I should know worked in both the F.E. & H.E. sectors… sure there are good places to study but the Q’s don’t guarantee anything more. Good employers have/put in place vetting procedures to cull the drift wood. Bad employers don’t know what they are talking about so the drift wood is allowed to float in the system.

about to find out myself?

I'm about to find out as I hire on my first but I agree somewhat with DaveN based on my won experience as an employee and then as an independent.

I am looking to build a team that is unified in vision, focused on clearly-defined success metrics for the domains under our watch. That's not an SEO/SEM per site, but a team of people p/t per site. I liken some to QA roles, some to campaigners, some are aspect managers, and some are niche/kw space innovators. Each has something to offer the domain, some required and some opportunity-based. It allows for specialization which many people like. It tends to limit the freedom of generalists... which discourages SEO entrepreneurs from staying too long.

Sure there will be PM to do, but if I can motivate/evangelize as I anticipate, with a high level of metric transparency, I think it can work.
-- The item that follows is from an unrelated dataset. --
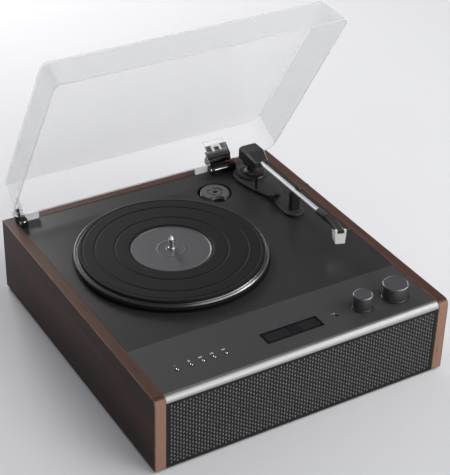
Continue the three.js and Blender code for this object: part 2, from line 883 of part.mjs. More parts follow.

Based on past experience most will stay specialized and not become expert SEOs, although some will want to try. Not much different from webmasters, really. Some try and make the leap to true multi-skilled webmasters, while others stay as designers/coders/whatever. I think if you ask them to be everything for an account, they will do that and then go looking for their own accounts.

If you make them valued expert contributors to an SEO/SEM team, and challenge them to be the best at what they do (keyword work, semantics, client coaching, campaigning, sales funnel, copywriting, etc) will they have time to meet the challenge and still learn all the other skills? Hopefully they will value the team and want to stay in order to realize their potential (and see success), because it is the team that achieves rank for a domain.

All conjecture.... but I am betting my farm on it.